The Government has disagreed with the CLG Committee's recommendation that it should produce a strategy to deal with regeneration problems and set measures to tackle them.

"Government has no plans to publish a national regeneration strategy," the Government response said. "A national regeneration strategy – prescribing outcomes, targets and measures, methods or roles – would be inconsistent with our localist approach to regeneration."

The Government has instead produced a toolkit  which aims to outline the options available to local partners to develop their own regeneration strategy and address their own priorities. In this way, there will be different strategies in different places to address different problems.

"We can't go back to the top-down, centralised system of the past which attempted to impose a one-size-fits-all approach to regeneration with little regard for the needs, circumstances and wishes of local people," said Shapps.

The Government supports the "town centres first" policy and agrees that is plays a role in regeneration. "Sites of the lowest environmental value, including so-called brownfield land, should be used as a priority," the response said.

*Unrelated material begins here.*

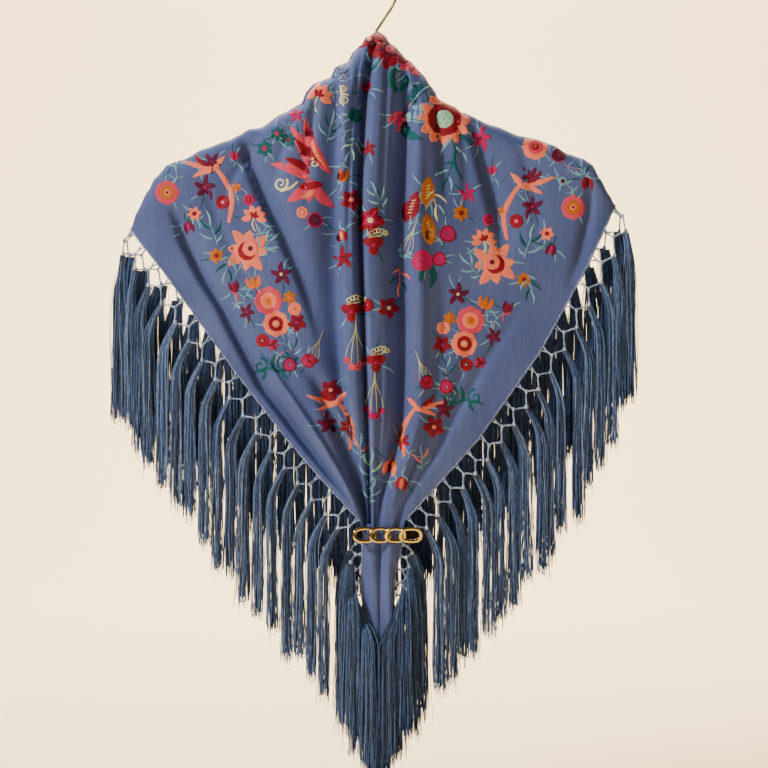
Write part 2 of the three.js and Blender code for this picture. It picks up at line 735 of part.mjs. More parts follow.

In its response the Government acknowledged the Committee's concerns that it takes too long to get a planning decision. The Government has agreed launch a consultation shortly on the "planning guarantee", which would put a long-stop date of 12 months on all planning decisions.

In its response, the Government rejected the CLG Committee's recommendation that is should carry out a review of the various regeneration programmes and produce a lessons learned document.

"It is for local partners to draw their own conclusions, apply the relevant lessons to their particular circumstances, and to define the nature of future regeneration schemes locally," the response said.

The toolkit produced by the Government collates details and updates on various initiatives aimed at boosting regeneration, including, the recent "City Deals", the "Get Britain Building" scheme, various growth funds and the Localism Act.